17.12.2024
Mer de Chine méridionale : Coup d’arrêt à l’expansion chinoise ?
Interview
13 juillet 2016
Se référant à la Loi de la Mer, ratifiée par Pékin, la Cour – allant au-delà des demandes de Manille- a déclaré illégitime les revendications territoriales autours des îles Spratleys. L’arrêt des juges de la Haye refuse la condition d’île, donc de base de souveraineté, à tous les rochers situés dans cette zone. Cela ne concerne donc pas que la Chine.
Ainsi, la décision de la Cour arbitrale redonne à tous les pays riverains de la Mer de Chine du Sud une zone économique exclusive conforme à la Loi de la Mer et le statut d’eaux internationales au centre de la zone. Si l’arrêt constitue donc une victoire pour les Philippines sur le plan international, c’est aussi par ricochet un succès pour les autres pays adjacents, le Vietnam en tête mais aussi la Malaisie, Brunei et l’Indonésie. Victoire mitigée cependant, car elle interdit également toutes revendications de souveraineté autour de ces îles.

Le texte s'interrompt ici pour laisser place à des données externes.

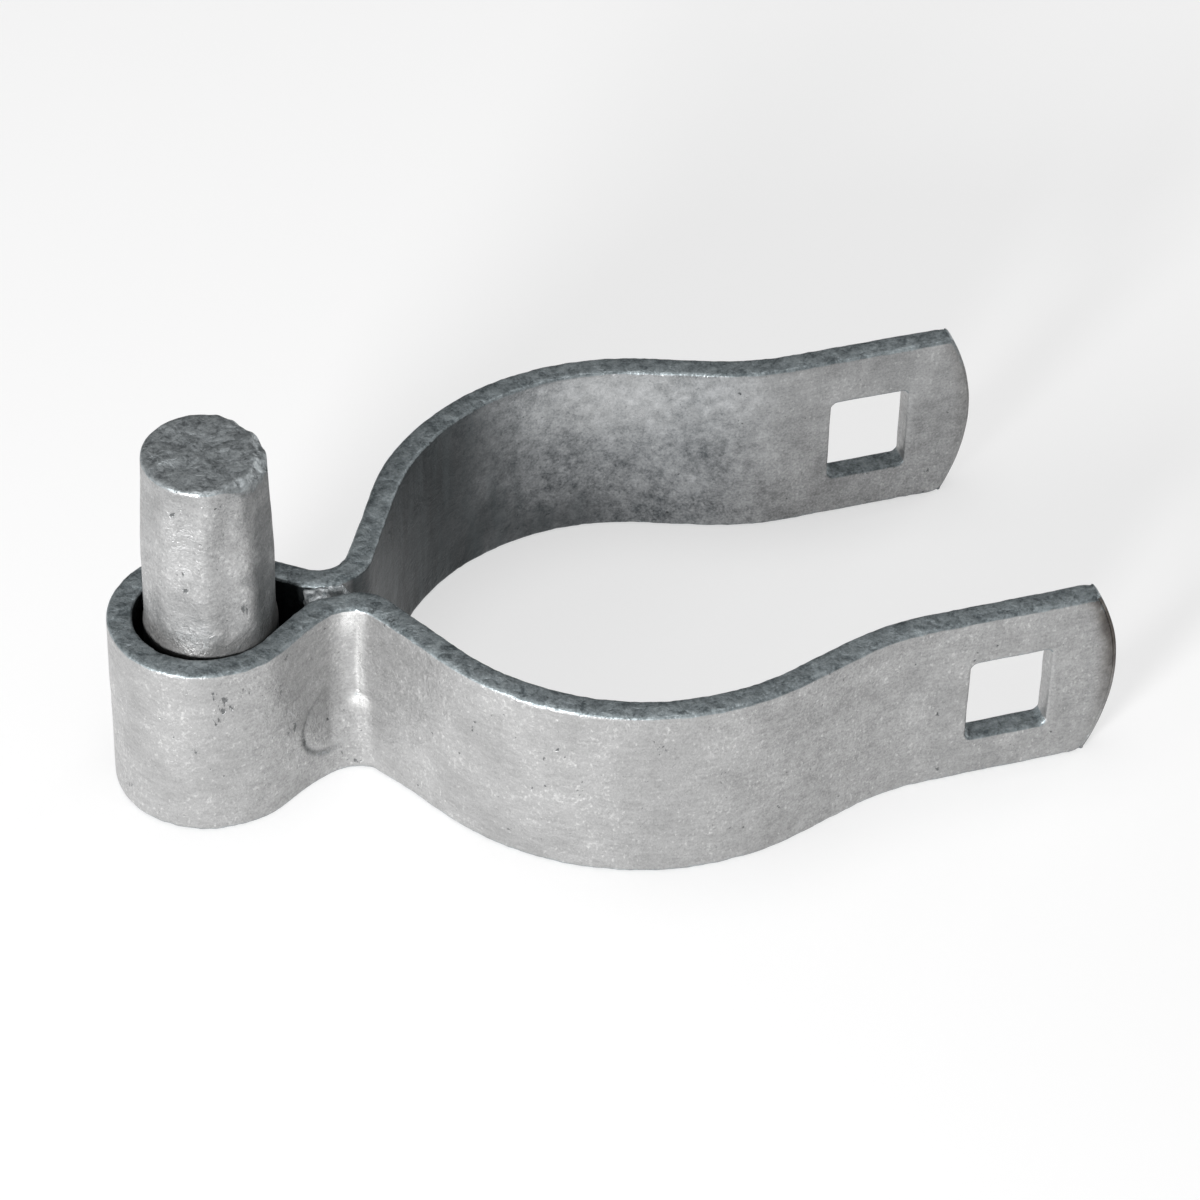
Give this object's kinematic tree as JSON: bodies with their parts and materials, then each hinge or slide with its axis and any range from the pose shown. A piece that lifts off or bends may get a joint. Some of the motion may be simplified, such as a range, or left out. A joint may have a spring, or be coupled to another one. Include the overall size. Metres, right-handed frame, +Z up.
{
  "type": "chain link gate post hinge",
  "caption": "Galvanised steel strap folded round an upright hinge pin, pinched into a neck, then opened into a clamp for a round post with two bolted ears.",
  "frame": {"origin": "on the axis of the clamped post, at the middle of the strap's height", "axes": "+Z up along the pin and the post, +X from the pin towards the ears, -Y the half of the strap nearer the camera in the picture"},
  "size_m": [0.1186, 0.0668, 0.0498],
  "materials": {
    "galvanised_strap": "hot-dip galvanised, mottled satin silver-grey with darker sheared edges",
    "galvanised_pin": "hot-dip galvanised, mottled satin silver-grey with a rough dark sheared top"
  },
  "bodies": {
    "root": {"hinge_band": "galvanised_strap", "pintle_pin": "galvanised_pin"}
  },
  "joints": []
}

Cet arrêt a également des conséquences sur le plan intérieur chinois. La population chinoise, qui ne sait pas que la revendication des îles Spratleys est relativement récente et est persuadée que la Mer du Chine du Sud appartient à la Chine depuis toujours, s’estime spoliée. Ce sentiment, dans la mesure où il réactive la logique des Traités Inégaux et l’humiliation de la Chine, constitue un défi de taille pour Xi Jinping qui va devoir le gérer.
Enfin, la position chinoise, qui compte bien ignorer le verdict de la Cour, pose de manière concomitante un risque de contagion et un risque d’exclusion de la Chine. En effet, le non-respect de la décision arbitrale va certainement contribuer à affaiblir l’autorité des arrêts de la Cour internationale de justice, qui fait d’ores et déjà l’objet de refus d’obtempérer de la part d’Israël. Plusieurs pays d’Amérique latine remettent également en question la légitimité de cette Cour. Pour autant, la sentence des juges de la Haye constitue bien une défaite juridique pour la Chine. On note aussi que Taïwan, qui n’a jamais été consulté alors qu’il est présent sur le plus grand îlot des Spratleys, déclare ne pas être engagé par cette décision.
En quoi ces territoires maritimes sont-ils stratégiques ? Risque-t-on d’assister à un bras de fer entre la stratégie chinoise du fait accompli et la politique de containment occidentale ?
La problématique des îles Spratleys concerne d’abord et avant tout les pays riverains de la Mer du Sud. L’intérêt stratégique de ces territoires est bien net dans la mesure où 40 % du trafic mondial de marchandise transite par la Mer de Chine méridionale. C’est une voie commerciale et maritime extrêmement importante que la Chine tente depuis plusieurs années de contrôler mais où le respect de la liberté de navigation est très sensible. Jusqu’alors, les ambitions d’expansion chinoise dans ces territoires ne connaissent pas de fondement historique ou juridique.
Les îles Spratleys sont également intéressantes sur le plan halieutique. Les ressources piscicoles dans cette zone attisent les convoitises. Pour autant, la présence de richesses en gaz ou en pétrole reste soumise au doute, sauf pour ce qui est des ressources prouvées de gaz au Sud qui appartiennent très largement au territoire maritime indonésien mais qui font également l’objet d’une volonté d’appropriation de la part de la Chine.
Pour des raisons politiques et stratégiques, les pays occidentaux vont être logiquement tentés de soutenir la démarche des pays riverains de la Mer de Chine du Sud dans la neutralisation du centre de cette Mer. Si les Etats-Unis sont très proactifs sur ce dossier, c’est essentiellement parce que les pays directement concernés par ce conflit de souveraineté sont devenus demandeurs de protection américaine.
Alors que la Chine envisage des mesures de représailles, peut-on dire que la décision de la Cour arbitrale remet en question « l’expansion pacifique » de la Chine ?
Cette décision aura exposé aux yeux du monde la façon dont la Chine considère les traités internationaux. Le Chine ne signe des traités que pour constater un état de fait dans le cadre d’un rapport de force. Elle n’a par exemple ratifié le droit de la mer que parce qu’à l’époque, elle n’avait guère les moyens de faire autrement. Mais dès lors que le rapport de force évolue en sa faveur, la Chine n’hésite pas à remettre en cause les traités internationaux ratifiés dans un moment de faiblesse.
Cette manière d’envisager les relations internationales va mettre en lumière un certain nombre de choses qui concernent directement les pays relativement fragiles où la Chine est très implantée. Ces pays, notamment situés en Afrique subsaharienne, vont se rendre compte de l’ampleur de la problématique posée par les engagements chinois qui n’offrent aucune garantie.